The Yesterdays Of Tomorrow

Yesterday was Mardi Gras, Cinco de Mayo, Carb Day, Race Day, Opening Day of MLB, the 4th of July, and the first-day-of-summer-as-a-sixth-grader all rolled into one—except a billion times BETTER. And sunnier. And giddier.

It did not start out that way, of course. All morning there was a very literal and metaphorical fog of despair blanketing the city, a thick wave of air-trash blown in from Mordor. Or Cloverdale. The angst-fog evaporated at exactly noon…then it was ON. Indianapolis was day-drunk three hours later. Everyone was out walking and smiling and aggressively socializing from safe distances. Everything and everyone was re-connected, if only briefly.

For the first time in what felt like centuries, it wasn’t 31 degrees with mixed sleet and bleakness. It was shockingly gorgeous outside. That made the difference—that’s all we needed. Suddenly, nobody was inside watching the news. Nobody was inside checking the death toll in Italy and doing the grim math in their heads. Nobody was inside on Twitter scrolling through all seven circles of anxiety. Nobody was inside trying to figure out awful eighth-grade algebra equations and/or sand-blasting the Amazon box on the porch before bringing it inside. Everyone was outside; it all built on itself. Everything felt normal for a little while, which was weird—or as “normal” as a city-wide block party on a Wednesday afternoon in March could be.

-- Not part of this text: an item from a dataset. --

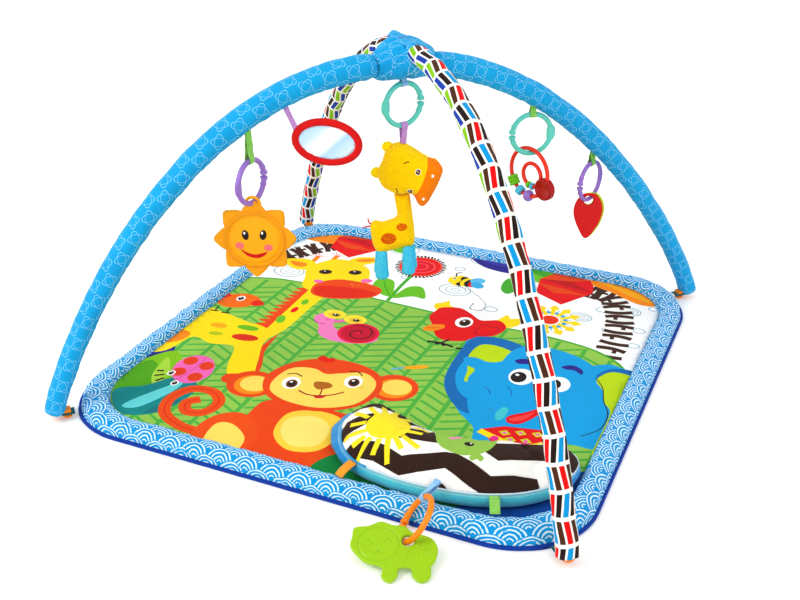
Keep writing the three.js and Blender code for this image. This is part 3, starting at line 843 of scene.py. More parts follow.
def scene_print():
    """The printed play scene, in millimetres from the mat's centre, back to front.

    Its points were read by eye off a perspective-corrected copy of the photo's mat, so it follows that art.
    """
    Y, YD, R, OR, O = (255, 224, 18), (250, 178, 26), (226, 32, 38), (230, 84, 28), (246, 150, 24)
    K, W, BR = (38, 22, 18), (255, 255, 255), (70, 38, 24)
    SKY, B2, NAVY, PINK = (2, 166, 222), (14, 116, 182), (48, 40, 140), (238, 118, 186)
    LEAF, LEAF2, LIME = (122, 196, 66), (84, 172, 62), (196, 220, 62)
    CREAM, GREY = (252, 222, 122), (170, 196, 204)
    A = []

    def add(colour, poly):
        A.append((np.asarray(poly, dtype=float), colour))

    def sp(*pts):
        return spline(pts)

    def eye(x, y, r, tilt=0, look=(0, 0), iris=(90, 52, 26)):
        add(W, ellipse(x, y, r, r * 1.25, tilt))
        add(iris, ellipse(x + look[0], y + look[1], r * 0.62, r * 0.82, tilt))
        add(K, ellipse(x + look[0], y + look[1], r * 0.4, r * 0.55, tilt))
        add(W, ellipse(x + look[0] - r * 0.2, y + look[1] + r * 0.3, r * 0.17))

    # white sky with pale rings of raindrops
    for x, y, r in [(-345, 190, 34), (5, 250, 34), (12, 405, 30), (118, 330, 30), (352, 300, 22), (-165,
        385, 34),
                    (270, 240, 22), (-20, 345, 12), (395, 330, 14), (160, 250, 16), (300, 285, 13),
                    (385, 230, 13), (-65, 330, 12), (70, 395, 10), (330, 210, 12), (388, 170, 12),
                    (100, 200, 14), (-380, 300, 14), (-110, 260, 9), (250, 130, 10), (180, 130, 9)]:
        add(GREY, ellipse(x, y, r, r * 0.78))
        add(W, ellipse(x, y, r - 2.6, r * 0.78 - 2.6))
        if r > 20:
            add((186, 206, 212), ellipse(x + 2, y, r * 0.66, r * 0.5))
            add(W, ellipse(x + 2, y, r * 0.66 - 2.4, r * 0.5 - 2.4))
            add((186, 206, 212), ellipse(x + 2, y, r * 0.3, r * 0.24))
            add(W, ellipse(x + 2, y, r * 0.3 - 2, r * 0.24 - 2))

    # zebra bows under the two fans
    for sweep in ([(-405, 232), (-382, 262), (-345, 315), (-298, 360)],
                  [(262, 352), (306, 338), (338, 270), (352, 190), (352, 100)]):
        path = spline(sweep, False, 8)
        add((250, 250, 246), stroke(sweep, 52))
        t = np.gradient(path, axis=0)
        t /= np.linalg.norm(t, axis=1)[:, None]
        nn = np.stack([-t[:, 1], t[:, 0]], axis=1)
        for i in range(0, len(path) - 1, 2):
            p, q = path[i] - nn[i] * 27, path[i] + nn[i] * 27
            m = path[i] + t[i] * (3.5 if i % 4 else -3.5)
            add(BR, stroke([p, m - nn[i] * 9, m + nn[i] * 9, q], 11.5))
            if i % 4 == 0:
                side = 8 if i % 8 else -8
                add(BR, stroke([m + nn[i] * side, m + nn[i] * side + t[i] * 15], 8, smooth=False))

    # the fans: orange wings, red folded gems, purple and green leaves
    def gem(x, y, w, h, turn):
        c, s = math.cos(math.radians(turn)), math.sin(math.radians(turn))

        def tr(pts):
            return [(x + a * w * c - b * h * s, y + a * w * s + b * h * c) for a, b in pts]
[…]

You only get a few yesterdays in life. Yesterday was perfect, relatively speaking. Yesterday was a MOMENT. We will be hanging on to yesterday for quite some time, as the CDC data worsens and the nightly news gets darker and the Indianapolis weather returns to its default springtime setting of mostly dreary with a 6,000,000,000,000 percent chance of BLAH.

We will think back on yesterday sometime next week and we’ll smile, especially after the last 9,000 days back in quarantine re-watching Cars 2 again and e-learning Western Civ or whatever—with a constant, physics-defying 19-degree rain outside. Or we We SHOULD remember it. Because everything is about to get a whole lot worse.

This is all awful already. All of it. All of … [gestures wildly toward the entirety of Earth] … THIS. You don’t need me telling you that. We’re here to not talk about that.

My point here is this: whenever this thing ends, there will be a global party of unimaginable debauchery. Unimagined togetherness. Lots of beer. Meatloaf-shots. We got a micro-taste of that yesterday. There will be old-timey parades day and night, for weeks—maybe months. Just a never-ending stream of parades. And parties. And clambakes. And hootenannies. All of it with old-timey ticker tape streaming down from above. And instead of a sailor kissing a pretty lady in Times Square, it’ll be an ER doctor in Irvington kissing some guy she’s holding at the waist. It will be an iconic image.

Yesterday gave us a glimpse of what’s to come. Focus on yesterday for the time being. The yesterday will be the today here soon. Hang tight, gang.